The true stoic is “less Horatio than Hamlet”, “less Seneca than Lucilius”. If we train on eyes on the stage, not on the sage, we find that Hamlet is not a failed stoic, or he is, but failing stoicism was in a way, being a good stoic. Sherman concludes by arguing that feeling and registering sensation in a struggle to attain sage hood is closer to practice than the actual imaged sage.

Chelsea Phillips, Villanova University presents “I’ll make thee think thy swan a crow”: Rivaling Juliets on the mid-18th Century London Stage

Phillis begins by introducing several women that made a claim to the role of Juliet on the mid-18th Century London Stage: Jenny Cibber, Susanna Cibber, George Anne Bellamy, and Hannah Mary Pritchard. Philips tells a lively and vivid story of the unique circumstances that brought each actress to the role, and what kind of performance they gave. She is aided by three actors Alex Stroud, Annabelle Rollison, and Danielle Festa, who take on the roles of the various Juliets.

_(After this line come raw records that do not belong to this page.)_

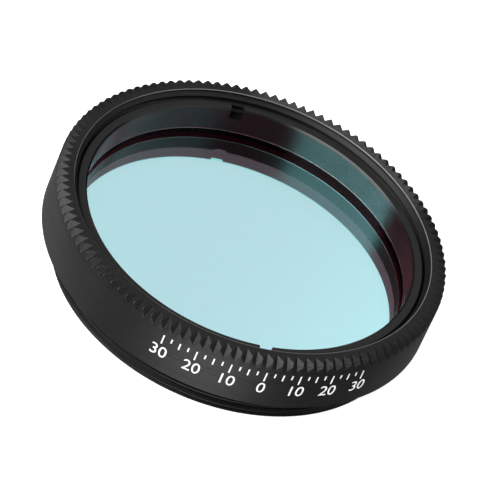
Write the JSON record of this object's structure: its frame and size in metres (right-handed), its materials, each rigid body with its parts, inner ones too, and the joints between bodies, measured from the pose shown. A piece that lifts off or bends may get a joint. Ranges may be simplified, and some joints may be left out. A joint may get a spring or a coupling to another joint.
{
  "type": "screw-in optical filter",
  "caption": "Round optical filter: a coated glass disc in a black knurled cell with a screw spigot, held by a slotted retaining ring.",
  "frame": {"origin": "middle of the spigot's end face, which the filter stands on", "axes": "+Z along the optical axis, out of the front face; one spanner slot of the retaining ring at -Y"},
  "size_m": [0.031, 0.031, 0.0071],
  "materials": {
    "black_anodised_cell": "fine satin black anodised, turned",
    "black_anodised_ring": "smooth black anodised, turned",
    "coated_glass": "polished, reflective coating, pale cyan in reflection"
  },
  "bodies": {
    "root": {"filter_cell": "black_anodised_cell", "retaining_ring": "black_anodised_ring", "filter_glass": "coated_glass"}
  },
  "joints": []
}
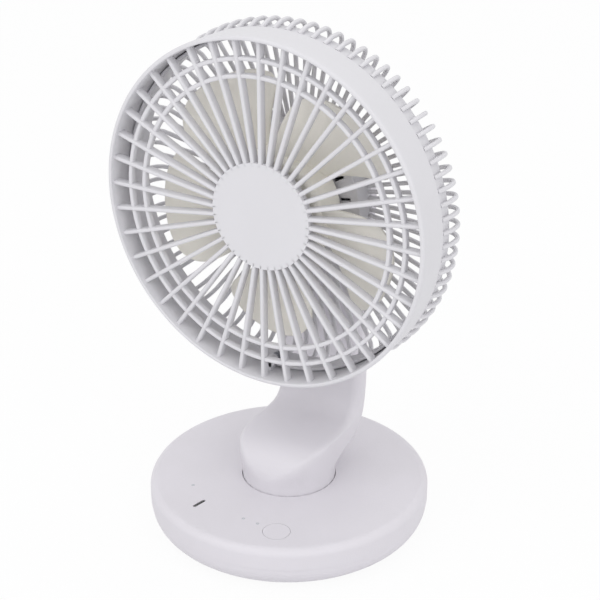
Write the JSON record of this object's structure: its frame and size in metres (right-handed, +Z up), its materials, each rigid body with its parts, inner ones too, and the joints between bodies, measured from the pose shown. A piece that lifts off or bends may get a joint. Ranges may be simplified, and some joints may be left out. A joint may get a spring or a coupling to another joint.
{
  "type": "desk fan",
  "caption": "Rechargeable desk fan: round grille head with broad blades on an S-shaped neck that swivels and tilts over a round weighted base.",
  "frame": {"origin": "middle of the base's underside, on the plane of the feet", "axes": "+Z up along the swivel axis, -Y towards the front that blows air, +X to the right seen from the front"},
  "size_m": [0.196, 0.16, 0.295],
  "materials": {
    "shell_white": "fine satin",
    "grille_white": "satin",
    "blade_ivory": "satin",
    "button_white": "satin",
    "dark_window": "polished",
    "clear_pin": "frosted",
    "rubber_foot": "matte",
    "black_plastic": "satin",
    "gear_plastic": "smooth",
    "steel_screw": "zinc plated",
    "steel_part": "turned",
    "ballast_iron": "painted",
    "cell_wrap": "shrink wrap",
    "board_green": "solder mask",
    "board_part": "moulded",
    "copper_wire": "enamelled",
    "core_steel": "laminated",
    "magnet": "sintered",
    "alloy": "die cast"
  },
  "bodies": {
    "base": {"base_tray": "shell_white", "base_cover": "shell_white", "rubber_feet": "rubber_foot", "base_screws": "steel_screw", "ballast_plate": "ballast_iron", "battery_cells": "cell_wrap", "battery_holders": "black_plastic", "control_board": "board_green", "board_components": "board_part", "switch_body": "black_plastic", "indicator_window": "dark_window", "indicator_pins": "clear_pin", "usb_socket": "steel_part", "swing_motor": "steel_part", "swivel_clip": "steel_screw"},
    "button": {"power_button": "button_white", "switch_plunger": "gear_plastic"},
    "pinion": {"swing_shaft": "steel_part", "swing_pinion": "gear_plastic"},
    "neck": {"neck_spindle": "gear_plastic", "spindle_screws": "steel_screw", "neck_shell": "shell_white", "neck_cover": "shell_white", "neck_screws": "steel_screw", "hinge_bolt": "steel_screw", "hinge_nut": "steel_screw", "hinge_washers": "gear_plastic", "hinge_caps": "shell_white", "neck_wiring": "black_plastic"},
    "head": {"rear_grille": "grille_white", "motor_housing": "shell_white", "housing_screws": "steel_screw", "motor_bracket": "alloy", "bracket_screws": "steel_screw", "motor_stator": "core_steel", "motor_coils": "copper_wire", "motor_bearings": "steel_part", "motor_board": "board_green", "front_grille": "grille_white", "grille_disc": "grille_white", "grille_screw": "steel_screw"},
    "rotor": {"impeller": "blade_ivory", "rotor_cup": "steel_part", "rotor_magnet": "magnet", "motor_shaft": "steel_part", "blade_nut": "steel_screw"}
  },
  "joints": [
    {"name": "neck_swivel", "type": "hinge", "parent": "base", "child": "neck", "pos_m": [0, 0, 0.014], "axis": [0, 0, 1], "range_deg": [-40, 40]},
    {"name": "pinion_spin", "type": "hinge", "parent": "base", "child": "pinion", "pos_m": [0, 0.0375, 0.014], "axis": [0, 0, 1], "range_deg": [-162, 162]},
    {"name": "head_tilt", "type": "hinge", "parent": "neck", "child": "head", "pos_m": [0, 0.0406, 0.197], "axis": [-1, 0, 0], "range_deg": [-10, 40]},
    {"name": "fan_spin", "type": "hinge", "parent": "head", "child": "rotor", "pos_m": [0, 0, 0.197], "axis": [0, 1, 0], "continuous": true},
    {"name": "button_press", "type": "slide", "parent": "base", "child": "button", "axis": [0, 0, -1], "range_m": [0, 0.0008], "stiffness_N_per_m": 900, "springref_m": -0.0006}
  ],
  "couplings": [
    {"joint": "pinion_spin", "follows": "neck_swivel", "ratio": -4}
  ]
}
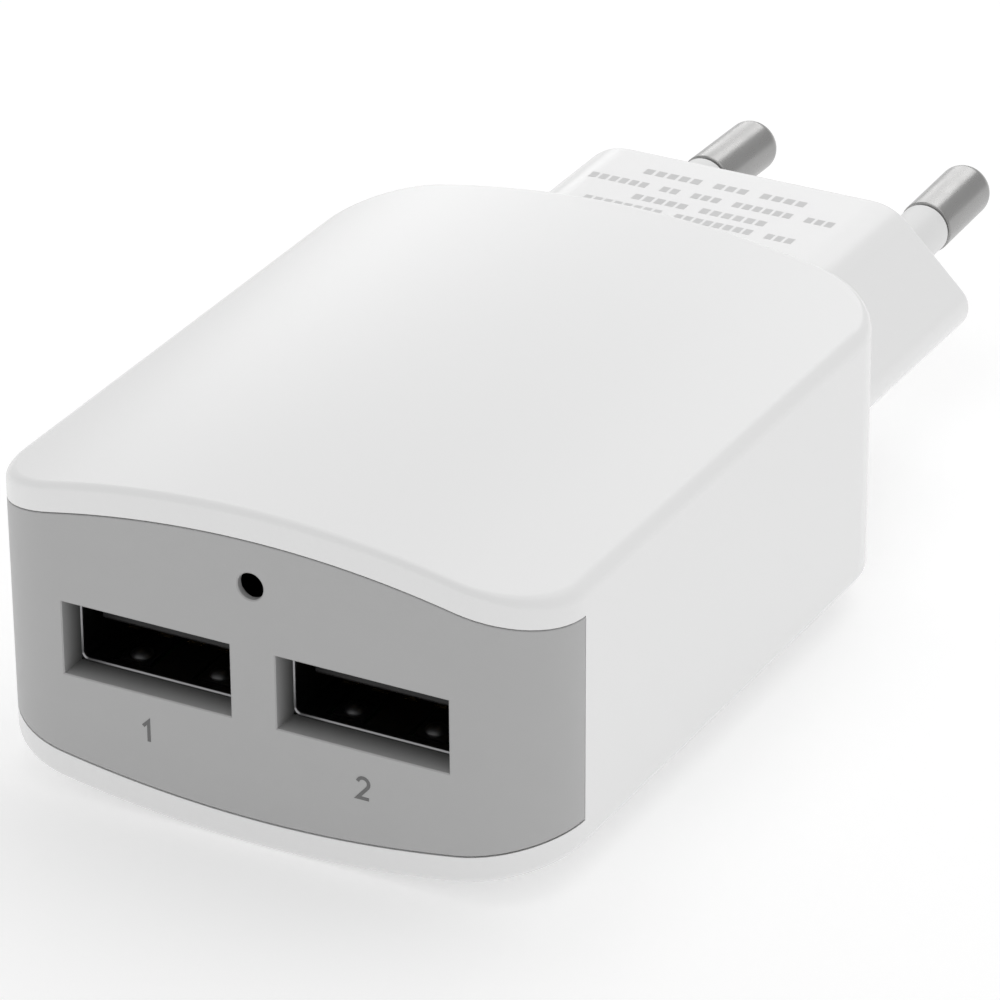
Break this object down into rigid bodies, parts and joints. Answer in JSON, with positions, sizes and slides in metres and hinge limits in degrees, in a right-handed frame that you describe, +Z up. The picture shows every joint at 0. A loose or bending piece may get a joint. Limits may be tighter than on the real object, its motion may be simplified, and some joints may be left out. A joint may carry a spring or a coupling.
{
  "type": "usb wall charger",
  "caption": "Flat mains wall charger with fixed round pins on a long plug neck and two USB-A sockets in a grey wrap-round front panel.",
  "frame": {"origin": "centre of the bottom of the object's bounding box, as it lies on one broad face", "axes": "+X to the right when looking at the sockets, +Y from the sockets towards the mains pins, +Z up out of the upper broad face"},
  "size_m": [0.042, 0.0906, 0.0245],
  "materials": {
    "casing_white": "gloss moulded",
    "panel_grey": "satin moulded",
    "sleeve_white": "satin moulded",
    "pin_nickel": "satin nickel plate",
    "carrier_white": "moulded",
    "strip_bronze": "stamped strip",
    "shell_steel": "plated sheet",
    "socket_black": "moulded",
    "contact_gold": "gold plate",
    "board_green": "solder mask",
    "can_green": "shrink sleeve",
    "can_black": "shrink sleeve",
    "component_black": "moulded epoxy",
    "ferrite_grey": "sintered",
    "tape_yellow": "tape",
    "disc_blue": "dipped epoxy",
    "opto_white": "moulded epoxy",
    "resistor_green": "lacquer",
    "led_resin": "clear resin",
    "lead_tin": "tinned wire"
  },
  "bodies": {
    "root": {"housing": "casing_white", "front_panel": "panel_grey", "pin_left": "pin_nickel", "sleeve_left": "sleeve_white", "mains_strip_left": "strip_bronze", "usb_shell_left": "shell_steel", "usb_insulator_left": "socket_black", "usb_contact_left_1": "contact_gold", "usb_contact_left_2": "contact_gold", "usb_contact_left_3": "contact_gold", "usb_contact_left_4": "contact_gold", "pin_right": "pin_nickel", "sleeve_right": "sleeve_white", "mains_strip_right": "strip_bronze", "usb_shell_right": "shell_steel", "usb_insulator_right": "socket_black", "usb_contact_right_1": "contact_gold", "usb_contact_right_2": "contact_gold", "usb_contact_right_3": "contact_gold", "usb_contact_right_4": "contact_gold", "pin_carrier": "carrier_white", "main_board": "board_green", "output_capacitor_1": "can_green", "output_capacitor_2": "can_green", "output_diode": "component_black", "transformer_bobbin": "component_black", "transformer_winding": "tape_yellow", "transformer_core_left": "ferrite_grey", "transformer_core_right": "ferrite_grey", "y_capacitor": "disc_blue", "optocoupler": "opto_white", "controller_chip": "component_black", "input_choke": "component_black", "input_capacitor_1": "can_black", "input_capacitor_2": "can_black", "bridge_rectifier": "component_black", "fuse_resistor": "resistor_green", "indicator_led": "led_resin", "led_lead_left": "lead_tin", "led_lead_right": "lead_tin"}
  },
  "joints": []
}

We begin in the Fall of 1744, when TheophilusCibber announced a revival of Romeo and Juliet, which took place at a Haymarket Theatre, and starred his daughter, Jenny. She played Juliet, to poor reviews, though this production showed how Romeo and Juliet could serve as a vehicle to showcase the actress playing Juliet. Philips draws comparison between Juliet and Jenny as playing the role of the dutiful child.

Next, Philips introduces Susanna Cibber, the estranged wife of Theophilus, an experienced performer, cast as Juliet. Her status as a gifted actress and a tragic wife brought a different gravitas to the role.

George Anne Bellamy took over the role next. Philips describes her as embodying Juliet’s impulsive and passionate nature, and recounts an anecdote of Bellamy running off with a lover during a performance. For Phillips, Bellamy’s Juliet invites the archetype of the “wild young girl.”

In 1756, Hannah Marie Pritchard played the role of Juliet across her mother as Lady Capulet- inviting the idea again of the desperate daughter, and real emotion on stage.

Phillips suggests that through these “many iterations of a battleground character in a battleground play” audiences can celebrate Juliet’s “infinite variety.”

The session concludes with ten minutes of audience questions.